>>>

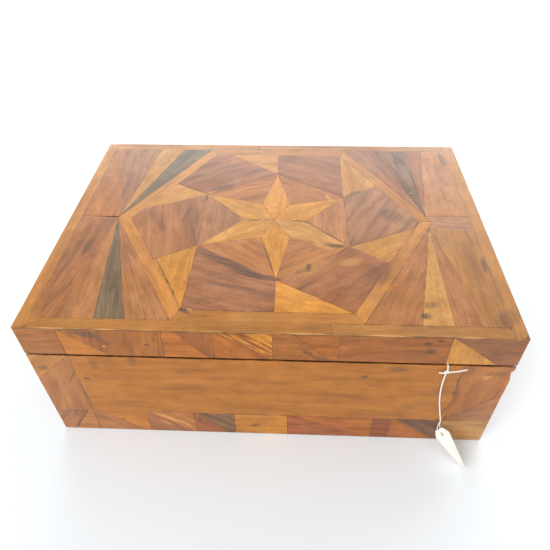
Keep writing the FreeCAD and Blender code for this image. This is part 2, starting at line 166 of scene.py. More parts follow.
# Pale sapwood and flame, the same way.
TOP_PALE = [
    (-44, -25, 9, 5, 35, 0.9),
    (-36, -17, 5, 3.5, 60, 0.85),
    (-52, -30, 5, 3, 0, 0.5),
    (49, 34, 2.4, 7, 20, 0.7),
    (88, 58, 9, 6, 60, 0.4),
    (32, -62, 30, 9, 24, 0.35),
    (62, -54, 12, 5, 12, 0.4),
    (42, -34, 12, 4, -30, 0.6),
    (-112.5, -23, 1.4, 1.1, 0, 0.95),
    (124.5, 43, 1.4, 1.1, 0, 0.95),
    (-56, -108.6, 3.0, 1.2, -20, 0.9),
    (152, 20, 10, 14, 0, 0.25),
]
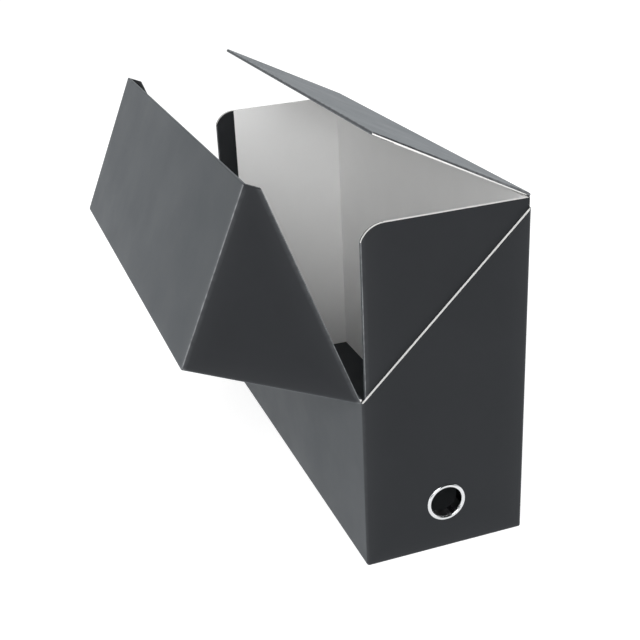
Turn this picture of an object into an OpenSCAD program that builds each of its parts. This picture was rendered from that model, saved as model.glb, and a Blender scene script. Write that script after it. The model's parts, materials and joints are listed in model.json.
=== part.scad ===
// Board file box, standing on its base with the lid and the top flap open.
// X runs from the front long side (-X, where the lid hinges) to the back.
// Y runs along the length, with the spine end and its finger ring at -Y.
// The origin is the middle of the underside of the base.

/* [Box] */
// Outside depth, front face to back face
case_depth = 120; // [100:1:150]
// Outside length, spine end to rear end
case_length = 340; // [300:1:380]
// Outside height with the lid closed
case_height = 255; // [235:1:280]
// Height of the front wall, where the lid hinges
front_wall_height = 128; // [100:0.5:145]
// How far below the top the slanted cut ends at the back
cut_drop = 12; // [9:0.5:20]

/* [Board and paper] */
// Thickness of the board of the case and the lid
board_thickness = 2.2; // [1.6:0.1:2.6]
// Thickness of the board of the inner flap
flap_board_thickness = 1.8; // [1.2:0.1:2.2]
// Thickness of the dark covering paper
cover_thickness = 0.3; // [0.2:0.05:0.4]
// Thickness of the white lining paper
lining_thickness = 0.2; // [0.15:0.05:0.3]
// Width of the covering paper that is turned in over an edge
turn_in_width = 16.5; // [10:0.5:20]
// Height of each half of the strip that lines the lid hinge
joint_strip_width = 16; // [10:0.5:20]

/* [Tray] */
// Length of the rounded front top corner of a tray end, along its rim
corner_run = 16; // [12:0.5:24]
// Height of the same corner, down its front edge
corner_drop = 11; // [8:0.5:12]
// Gap between the front edge of a tray end and the lid's inside
front_clearance = 0.5; // [0.4:0.1:1]

/* [Lid and flap] */
// Angle that the lid stands open
lid_open_angle = 66.6; // [0:0.1:120]
// Angle that the flap stands above level
flap_open_angle = 27; // [0:0.1:45]
// How much narrower the flap's free edge is than its hinge, at each end
flap_taper = 6; // [2:0.5:12]
// Gap between the lid's inside and the free edge of the level flap
flap_front_clearance = 0.3; // [0.2:0.1:2]
// Gap between parts that slide past each other
slide_clearance = 0.3; // [0.2:0.05:0.5]
// Gap between the two sides of the slanted cut
cut_clearance = 0.4; // [0.3:0.1:1]
// Gap at the lid's paper hinge, under the lid's front panel
lid_fold_clearance = 0.3; // [0.2:0.05:0.5]
// Gap between the level flap and the rim of the tray
flap_fold_clearance = 0.5; // [0.4:0.05:0.8]

/* [Finger ring] */
// Height of the ring's centre
ring_height = 37.5; // [30:0.5:80]
// Clear diameter of the finger hole
ring_inner_diameter = 23; // [19:0.5:26]
// Width of the rolled lip, and of the back washer
ring_band = 3; // [2.8:0.1:5]
// How far the rolled lip stands out of the spine
ring_lip = 1.3; // [0.8:0.1:1.4]
// Wall of the ring's barrel
ring_wall = 0.5; // [0.4:0.1:0.8]
// How far the barrel's end is rolled out over the washer
ring_clinch = 1.2; // [0.6:0.1:1.6]
// Thickness of the back washer
washer_thickness = 0.8; // [0.5:0.1:1.2]
// Gap between the barrel and the boards that it passes through
ring_clearance = 0.2; // [0.1:0.05:0.4]

/* [Hidden] */

$fn = 96;
// Colours of the four materials
cover_colour = [0.25, 0.26, 0.28];
board_colour = [0.90, 0.90, 0.87];
lining_colour = [0.96, 0.96, 0.95];
metal_colour = [0.80, 0.81, 0.83];

// Outside faces of the case
front_x = -case_depth / 2;
back_x = case_depth / 2;
end_y = case_length / 2;

// Faces of the boards, going inwards from the outside faces
outer_board_x = back_x - cover_thickness;
inner_board_x = outer_board_x - board_thickness;
shell_outer_y = end_y - cover_thickness;
shell_inner_y = shell_outer_y - board_thickness;
base_top = cover_thickness + board_thickness;
floor_top = base_top + lining_thickness;

// A lid panel is a board with covering paper on both faces at its free edges
lid_stack = board_thickness + 2 * cover_thickness;
lid_inner_z = case_height - lid_stack;
lid_inner_x = front_x + lid_stack;
wing_inner_y = end_y - lid_stack;
lid_board_top = case_height - cover_thickness;
lid_board_under = lid_board_top - board_thickness;

// The tray ends stand inside the lid's wings
tray_cover_y = wing_inner_y - slide_clearance;
tray_outer_y = tray_cover_y - cover_thickness;
tray_inner_y = tray_outer_y - board_thickness;
tray_lined_y = tray_inner_y - lining_thickness;
tray_turned_in_y = tray_inner_y - cover_thickness;
tray_wrap_x = lid_inner_x + front_clearance;
tray_front_x = tray_wrap_x + cover_thickness;
turn_in_x = tray_wrap_x + turn_in_width;
lined_back_x = inner_board_x - lining_thickness;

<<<

Each record should come back exactly as written.

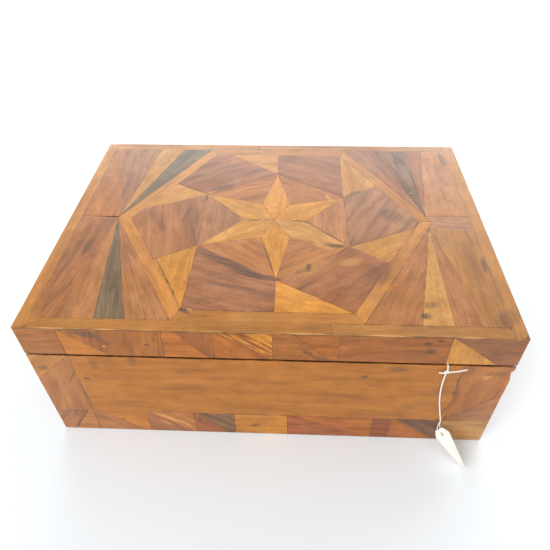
Keep writing the FreeCAD and Blender code for this image. This is part 2, starting at line 166 of scene.py. More parts follow.
# Pale sapwood and flame, the same way.
TOP_PALE = [
    (-44, -25, 9, 5, 35, 0.9),
    (-36, -17, 5, 3.5, 60, 0.85),
    (-52, -30, 5, 3, 0, 0.5),
    (49, 34, 2.4, 7, 20, 0.7),
    (88, 58, 9, 6, 60, 0.4),
    (32, -62, 30, 9, 24, 0.35),
    (62, -54, 12, 5, 12, 0.4),
    (42, -34, 12, 4, -30, 0.6),
    (-112.5, -23, 1.4, 1.1, 0, 0.95),
    (124.5, 43, 1.4, 1.1, 0, 0.95),
    (-56, -108.6, 3.0, 1.2, -20, 0.9),
    (152, 20, 10, 14, 0, 0.25),
]
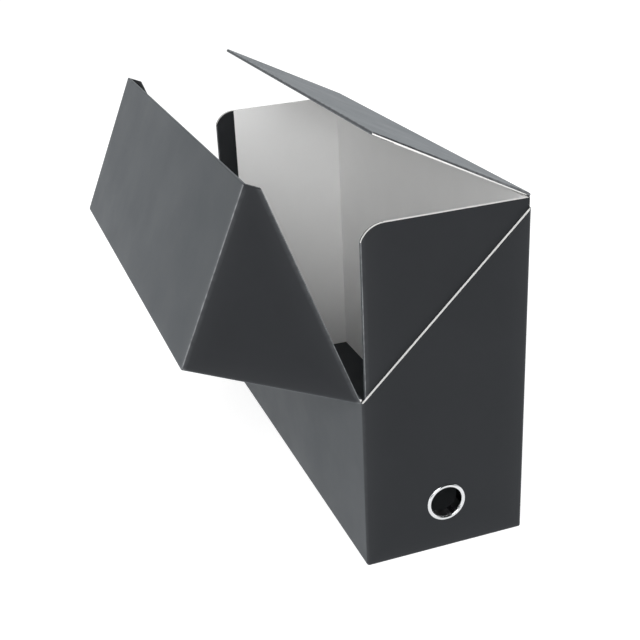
Turn this picture of an object into an OpenSCAD program that builds each of its parts. This picture was rendered from that model, saved as model.glb, and a Blender scene script. Write that script after it. The model's parts, materials and joints are listed in model.json.
=== part.scad ===
// Board file box, standing on its base with the lid and the top flap open.
// X runs from the front long side (-X, where the lid hinges) to the back.
// Y runs along the length, with the spine end and its finger ring at -Y.
// The origin is the middle of the underside of the base.

/* [Box] */
// Outside depth, front face to back face
case_depth = 120; // [100:1:150]
// Outside length, spine end to rear end
case_length = 340; // [300:1:380]
// Outside height with the lid closed
case_height = 255; // [235:1:280]
// Height of the front wall, where the lid hinges
front_wall_height = 128; // [100:0.5:145]
// How far below the top the slanted cut ends at the back
cut_drop = 12; // [9:0.5:20]

/* [Board and paper] */
// Thickness of the board of the case and the lid
board_thickness = 2.2; // [1.6:0.1:2.6]
// Thickness of the board of the inner flap
flap_board_thickness = 1.8; // [1.2:0.1:2.2]
// Thickness of the dark covering paper
cover_thickness = 0.3; // [0.2:0.05:0.4]
// Thickness of the white lining paper
lining_thickness = 0.2; // [0.15:0.05:0.3]
// Width of the covering paper that is turned in over an edge
turn_in_width = 16.5; // [10:0.5:20]
// Height of each half of the strip that lines the lid hinge
joint_strip_width = 16; // [10:0.5:20]

/* [Tray] */
// Length of the rounded front top corner of a tray end, along its rim
corner_run = 16; // [12:0.5:24]
// Height of the same corner, down its front edge
corner_drop = 11; // [8:0.5:12]
// Gap between the front edge of a tray end and the lid's inside
front_clearance = 0.5; // [0.4:0.1:1]

/* [Lid and flap] */
// Angle that the lid stands open
lid_open_angle = 66.6; // [0:0.1:120]
// Angle that the flap stands above level
flap_open_angle = 27; // [0:0.1:45]
// How much narrower the flap's free edge is than its hinge, at each end
flap_taper = 6; // [2:0.5:12]
// Gap between the lid's inside and the free edge of the level flap
flap_front_clearance = 0.3; // [0.2:0.1:2]
// Gap between parts that slide past each other
slide_clearance = 0.3; // [0.2:0.05:0.5]
// Gap between the two sides of the slanted cut
cut_clearance = 0.4; // [0.3:0.1:1]
// Gap at the lid's paper hinge, under the lid's front panel
lid_fold_clearance = 0.3; // [0.2:0.05:0.5]
// Gap between the level flap and the rim of the tray
flap_fold_clearance = 0.5; // [0.4:0.05:0.8]

/* [Finger ring] */
// Height of the ring's centre
ring_height = 37.5; // [30:0.5:80]
// Clear diameter of the finger hole
ring_inner_diameter = 23; // [19:0.5:26]
// Width of the rolled lip, and of the back washer
ring_band = 3; // [2.8:0.1:5]
// How far the rolled lip stands out of the spine
ring_lip = 1.3; // [0.8:0.1:1.4]
// Wall of the ring's barrel
ring_wall = 0.5; // [0.4:0.1:0.8]
// How far the barrel's end is rolled out over the washer
ring_clinch = 1.2; // [0.6:0.1:1.6]
// Thickness of the back washer
washer_thickness = 0.8; // [0.5:0.1:1.2]
// Gap between the barrel and the boards that it passes through
ring_clearance = 0.2; // [0.1:0.05:0.4]

/* [Hidden] */

$fn = 96;
// Colours of the four materials
cover_colour = [0.25, 0.26, 0.28];
board_colour = [0.90, 0.90, 0.87];
lining_colour = [0.96, 0.96, 0.95];
metal_colour = [0.80, 0.81, 0.83];

// Outside faces of the case
front_x = -case_depth / 2;
back_x = case_depth / 2;
end_y = case_length / 2;

// Faces of the boards, going inwards from the outside faces
outer_board_x = back_x - cover_thickness;
inner_board_x = outer_board_x - board_thickness;
shell_outer_y = end_y - cover_thickness;
shell_inner_y = shell_outer_y - board_thickness;
base_top = cover_thickness + board_thickness;
floor_top = base_top + lining_thickness;

// A lid panel is a board with covering paper on both faces at its free edges
lid_stack = board_thickness + 2 * cover_thickness;
lid_inner_z = case_height - lid_stack;
lid_inner_x = front_x + lid_stack;
wing_inner_y = end_y - lid_stack;
lid_board_top = case_height - cover_thickness;
lid_board_under = lid_board_top - board_thickness;

// The tray ends stand inside the lid's wings
tray_cover_y = wing_inner_y - slide_clearance;
tray_outer_y = tray_cover_y - cover_thickness;
tray_inner_y = tray_outer_y - board_thickness;
tray_lined_y = tray_inner_y - lining_thickness;
tray_turned_in_y = tray_inner_y - cover_thickness;
tray_wrap_x = lid_inner_x + front_clearance;
tray_front_x = tray_wrap_x + cover_thickness;
turn_in_x = tray_wrap_x + turn_in_width;
lined_back_x = inner_board_x - lining_thickness;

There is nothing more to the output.